The only two northern white rhinos still in existence are Sudan's daughter and granddaughter. The second-to-last male northern white rhino died in 2014, at age 42, at the San Diego Zoo.
Ol Pejeta Conservancy had been "cautiously optimistic" just two weeks ago when Sudan appeared to be recovering from treatments for his "age-related infection." They also posted a photo on Twitter showing Sudan enjoying the mud brought on by heavy rains in Kenya.
It’s been raining heavily on Ol Pejeta for the past couple of days and the weather certainly seems to have lifted Sudan’s spirits. He has been able to wallow in the mud - with the careful assistance of his caregivers – something that he seems to savour. pic.twitter.com/B0bhaIL7GN— Ol Pejeta (@OlPejeta) March 6, 2018
Sudan lived in captivity for the final 38 years of his life in order to protect and care for him.

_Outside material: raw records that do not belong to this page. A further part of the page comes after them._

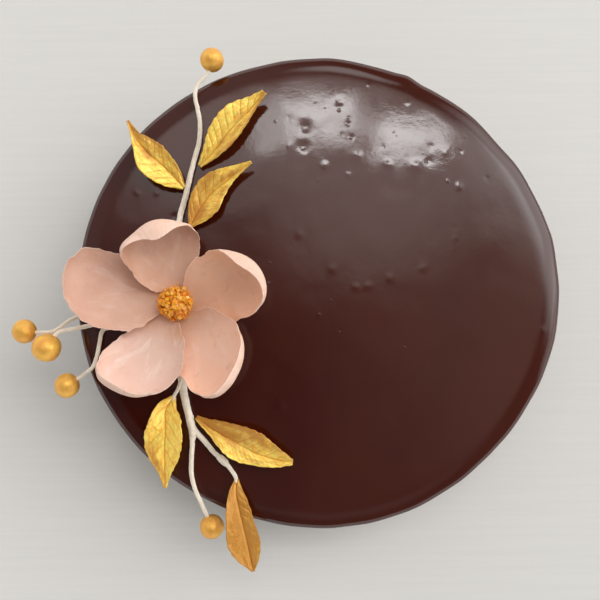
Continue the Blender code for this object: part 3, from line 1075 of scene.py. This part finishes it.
@dataclass
class Flower:
    """The open sugar flower: five petals round a ball of amber grains."""
    place: Numbers = (-67.0, -8.0, 7.5)
    petals: tuple[Petal, ...] = PETALS
    thickness: float = 0.85
    depth: float = 0.52
    foot: float = 5.0
    lean: float = 13.0
    cells: int = 46
    ripple: float = 0.35
    ripples: int = 5
    buckle: float = 0.28
    ragged: float = 0.085
    tears: int = 32
    rim: float = 0.35
    nick_spread: float = 1.6
    tear_drift: float = 0.8
    tear_grain: float = 0.35
    tear_reach: int = 6
    cut_along: float = 0.6
    cut_out: float = 0.8
    back: Colour = (0.80, 0.545, 0.43)
    centre_radius: float = 7.0
    centre_height: float = 5.4
    centre_lift: float = 5.6
    core_round: float = 0.88
    core_tall: float = 0.84
    core_tone: float = 0.2
    cover: float = 1.35
    lumps: Numbers = (0.84, 0.24)
    look_from: float = 0.12
    grains: int = 150
    grain_size: Numbers = (0.75, 1.6)
    grain_stretch: Numbers = (0.7, 1.3)
    grain_crook: Numbers = (0.8, 1.15)
    grain_edge: float = 0.22
    loose: int = 60
    loose_size: Numbers = (0.16, 0.42)
    loose_away: Numbers = (0.6, 1.3)
    seed: int = 11
    shells: list[BVHTree] = field(default_factory=list)

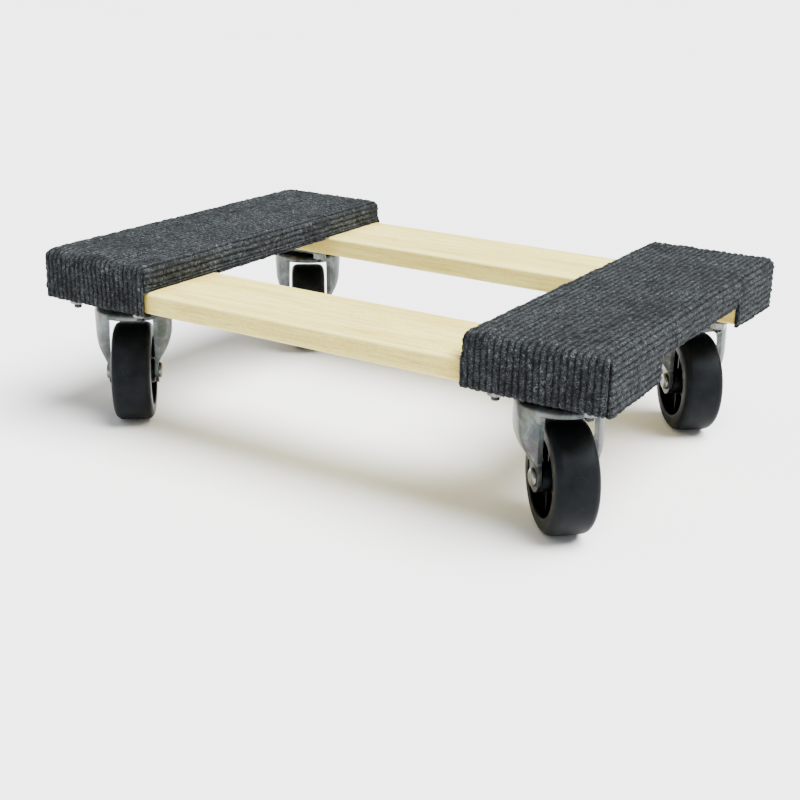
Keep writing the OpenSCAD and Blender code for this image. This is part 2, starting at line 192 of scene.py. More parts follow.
class Tree:
    """A material's nodes. The values are named after the shader's sockets, with _ for a space."""

    def __init__(self, name, **values):
        self.material = bpy.data.materials.new(name)
        self.material.use_nodes = True
        self.nodes = self.material.node_tree.nodes
        self.links = self.material.node_tree.links
        self.shader = self.nodes["Principled BSDF"]
        for socket, value in values.items():
            self.shader.inputs[socket.replace("_", " ")].default_value = value
        self.coords = self.nodes.new("ShaderNodeTexCoord").outputs["Object"]

    def put(self, value, socket):
        """Links a socket to another, or sets its number."""
        if isinstance(value, bpy.types.NodeSocket):
            self.links.new(value, socket)
        else:
            socket.default_value = value

    def stretched(self, x, y, z):
        """The object's coordinates times a factor on each axis."""
        node = self.nodes.new("ShaderNodeMapping")
        node.inputs["Scale"].default_value = (x, y, z)
        self.links.new(self.coords, node.inputs["Vector"])
        return node.outputs["Vector"]

    def noise(self, scale, detail=2.0, rough=0.5, vector=None, distortion=0.0):
        """A noise texture's value."""
        node = self.nodes.new("ShaderNodeTexNoise")
        node.inputs["Scale"].default_value = scale
        node.inputs["Detail"].default_value = detail
        node.inputs["Roughness"].default_value = rough
        node.inputs["Distortion"].default_value = distortion
        self.links.new(vector or self.coords, node.inputs["Vector"])
        return node.outputs["Fac"]

    def cells(self, scale, output="Distance"):
        """A Voronoi texture's distance or colour."""
        node = self.nodes.new("ShaderNodeTexVoronoi")
        node.inputs["Scale"].default_value = scale
        self.links.new(self.coords, node.inputs["Vector"])
        return node.outputs[output]

    def ramp(self, value, *stops):
        """A colour ramp: stops are (position, colour or grey)."""
        node = self.nodes.new("ShaderNodeValToRGB")
        band = node.color_ramp
        while len(band.elements) < len(stops):
            band.elements.new(0.5)
        for element, (position, colour) in zip(band.elements, stops):
            element.position = position
            grey = isinstance(colour, (int, float))
            element.color = (colour, colour, colour, 1) if grey else (*colour, 1)
        self.links.new(value, node.inputs["Fac"])
        return node.outputs["Color"]

    def mix(self, factor, a, b, blend="MIX"):
        """Mixes two colours. The node's inputs 6 and 7 and its output 2 are its colour sockets."""
        node = self.nodes.new("ShaderNodeMix")
        node.data_type = "RGBA"
        node.blend_type = blend
        self.put(factor, node.inputs[0])
        self.put(a if isinstance(a, bpy.types.NodeSocket) else (*a, 1), node.inputs[6])
        self.put(b if isinstance(b, bpy.types.NodeSocket) else (*b, 1), node.inputs[7])
        return node.outputs[2]

    def math(self, operation, a, b=0.0):
        """One operation on two values, or on the first alone."""
        node = self.nodes.new("ShaderNodeMath")
        node.operation = operation
        self.put(a, node.inputs[0])
        self.put(b, node.inputs[1])
        return node.outputs[0]

    def spread(self, value, low, high):
        """Maps 0 to 1 onto low to high."""
        node = self.nodes.new("ShaderNodeMapRange")
        self.links.new(value, node.inputs["Value"])
        node.inputs["To Min"].default_value = low
        node.inputs["To Max"].default_value = high
        return node.outputs["Result"]

    def attribute(self, name):
        """A value stored on the mesh."""
        node = self.nodes.new("ShaderNodeAttribute")
        node.attribute_name = name
        return node.outputs["Fac"]

    def part(self, vector, axis):
        """One axis of a vector."""
        node = self.nodes.new("ShaderNodeSeparateXYZ")
        self.links.new(vector, node.inputs[0])
        return node.outputs[axis]

    def normal(self):
        """The way the surface faces."""
        return self.nodes.new("ShaderNodeNewGeometry").outputs["Normal"]

    def set(self, socket, value):
        """Links a value to a socket of the shader."""
        self.links.new(value, self.shader.inputs[socket])

    def bumps(self, *layers):
        """Bump layers as (height, distance in metres, strength), one over another."""
        normal = None
        for height, distance, strength in layers:
            node = self.nodes.new("ShaderNodeBump")
            node.inputs["Distance"].default_value = distance
            node.inputs["Strength"].default_value = strength
            self.links.new(height, node.inputs["Height"])
            if normal:
                self.links.new(normal, node.inputs["Normal"])
            normal = node.outputs["Normal"]
        self.links.new(normal, self.shader.inputs["Normal"])


# ------------ materials

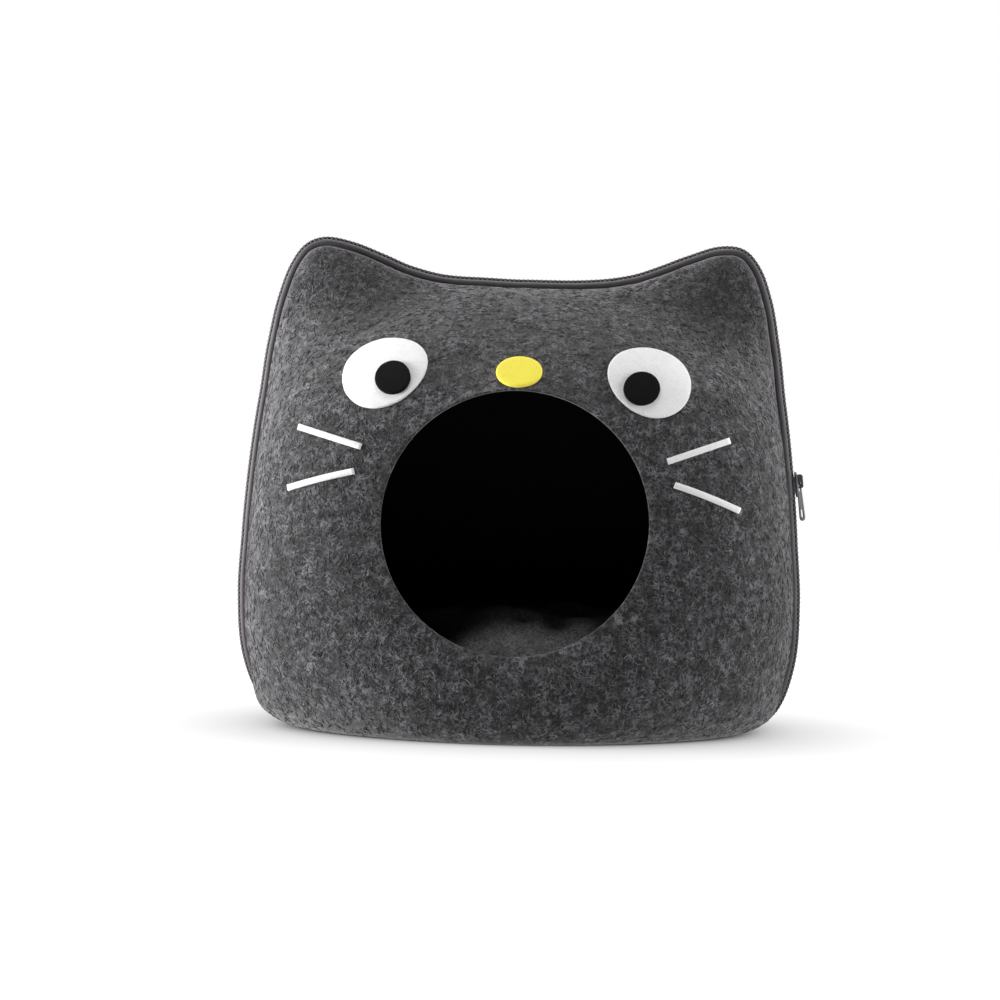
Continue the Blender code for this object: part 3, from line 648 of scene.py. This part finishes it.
def add_fibres(name, outer, normals, seed, material):
    """Pale curly fibres that lie loose on the felt: three-sided spindles, sunk in at both ends."""
    draw = np.random.default_rng(seed)
    first, last = len(EDGE_SPOTS), outer.shape[1] - len(EDGE_SPOTS) - 1
    along_u = np.roll(outer, -1, axis=0) - outer
    along_v = np.gradient(outer, axis=1)
    area = np.linalg.norm(np.cross(along_u, along_v), axis=2)
    area[outer[..., 2] < FIBRE_FLOOR] = 0.0
    area[:, :first] = area[:, last:] = 0.0
    cells = draw.choice(area.size, FIBRES, p=area.ravel() / area.sum())
    u, v = cells // area.shape[1] + draw.random(FIBRES), cells % area.shape[1] + draw.random(FIBRES)
    heading = draw.uniform(0, 2 * math.pi, FIBRES)
    bend = draw.normal(0, FIBRE_CURL, FIBRES)
    step = draw.uniform(*FIBRE_STEP, FIBRES)
    width = draw.uniform(*FIBRE_WIDTH, FIBRES)
    points, sides, crowns = [], [], []
    for k in range(FIBRE_POINTS):
        share = k / (FIBRE_POINTS - 1)
        place, up, run_u, run_v = (sample(grid, u, v) for grid in (outer, normals, along_u, along_v))
        across = unit(np.cross(up, run_u))
        ahead = np.cross(across, up)
        move = step[:, None] * (np.cos(heading)[:, None] * ahead + np.sin(heading)[:, None] * across)
        uu, vv, uv = (run_u**2).sum(1), (run_v**2).sum(1), (run_u * run_v).sum(1)
        mu, mv = (move * run_u).sum(1), (move * run_v).sum(1)
        det = uu * vv - uv**2
        points.append(place + up * (FIBRE_LIFT * math.sin(math.pi * share) - 0.02))
        taper = 0.35 + 0.65 * math.sin(math.pi * share)
        sides.append(np.cross(up, move) / step[:, None] * (width * taper / 2)[:, None])
        crowns.append(up * (width * taper * FIBRE_CROWN)[:, None])
        u = u + (mu * vv - mv * uv) / det
        v = np.clip(v + (mv * uu - mu * uv) / det, 1.0, outer.shape[1] - 2.0)
        heading = heading + bend + draw.normal(0, FIBRE_CURL, FIBRES)
    points, sides, crowns = (np.stack(part, axis=1) for part in (points, sides, crowns))
    corners = np.stack([points - sides, points + sides, points + crowns], axis=2)[:, 1:-1]
    spindles = np.concatenate([points[:, :1], corners.reshape(FIBRES, -1, 3), points[:, -1:]], axis=1)
    size = spindles.shape[1]
    one = [face[::-1] for face in fan(1, 3, 0)] + fan(size - 4, 3, size - 1)
    for a, b, c, d in (ring_faces(FIBRE_POINTS - 2, 3) + 1).tolist():
        one += [(a, b, c), (a, c, d)]
    faces = (np.array(one) + np.arange(FIBRES)[:, None, None] * size).reshape(-1, 3)
    return add_mesh(name, spindles, faces, material)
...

"During his final years, Sudan came back to Africa [from Dvur Králové Zoo in the Czech Republic] and stole the heart of many with his dignity and strength," Ol Pejeta Conservancy said in a release.
The survival of the species, however, depends on less on the death of Sudan and more on the health of the two remaining females. Semen from dead northern white rhinos is stored around the world, according to The Associated Press. His daughter Najin and granddaughter Fatu would need to reproduce through in vitro fertilization, a technique which is still being developed, according to Ol Pejeta.